Moreover, Apple has special developer APIs, called the App Tracking Transparency APIs. These will manage the specific ‘IDFA request for tracking’ prompts. It is clear that Apple doesn’t want to leave anything to chance.
Apple have distributed their latest updates made to the App Store Review Guidelines, which we started receiving this morning. Most of these updates do not effect the apps in general except for the most noticeable one related to tracking. Here’s what to look our for #AppDevelopers
— Vioside (@vioside) February 2, 2021
Among the revised set of instructions, is a more explicit requirement about data that developers will seek from iPhone app users. Apple is asking app developers to submit a detailed, accurate privacy sheet with app submissions. Moreover, developers must maintain and update app descriptions, screenshots, privacy info, and so on along with any “new versions” of the app.
It seems Apple has listened to privacy advocates. There have been a few reports about developers not being completely upfront about the data their apps collect. In other words, a few claim that some privacy sheets that accompany apps in the App Store since the launch of iOS 14 are not accurate.
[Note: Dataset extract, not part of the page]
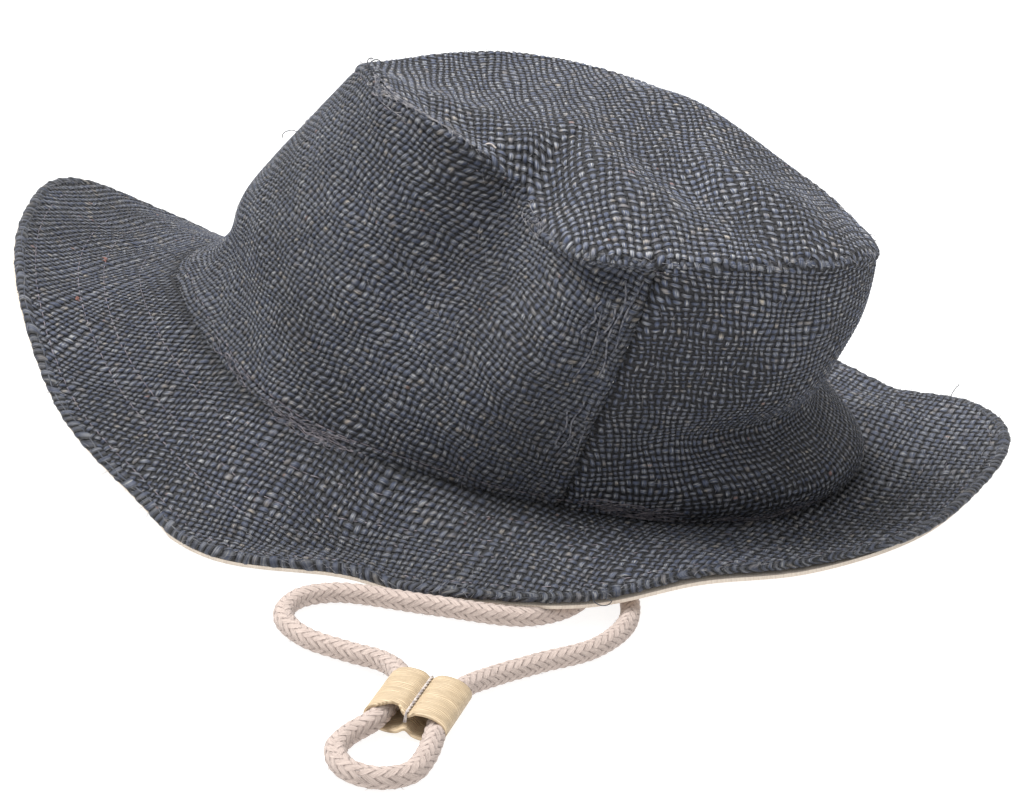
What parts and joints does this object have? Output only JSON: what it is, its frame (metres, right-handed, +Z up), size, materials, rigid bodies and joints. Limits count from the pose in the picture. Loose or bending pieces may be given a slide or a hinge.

Apple also outlines the products and services that shouldn’t be on the Apple App Store:
Right before the iOS 14.5 update hits iPhone users, Apple is clearly spelling out its expectations from app developers. And the new set of instructions go beyond privacy.
Apple has “clarified the prohibition of promoting certain substances.” The guidelines remind developers that their apps should not “encourage consumption” of tobacco and vape products, illegal drugs, or “excessive amounts of alcohol.”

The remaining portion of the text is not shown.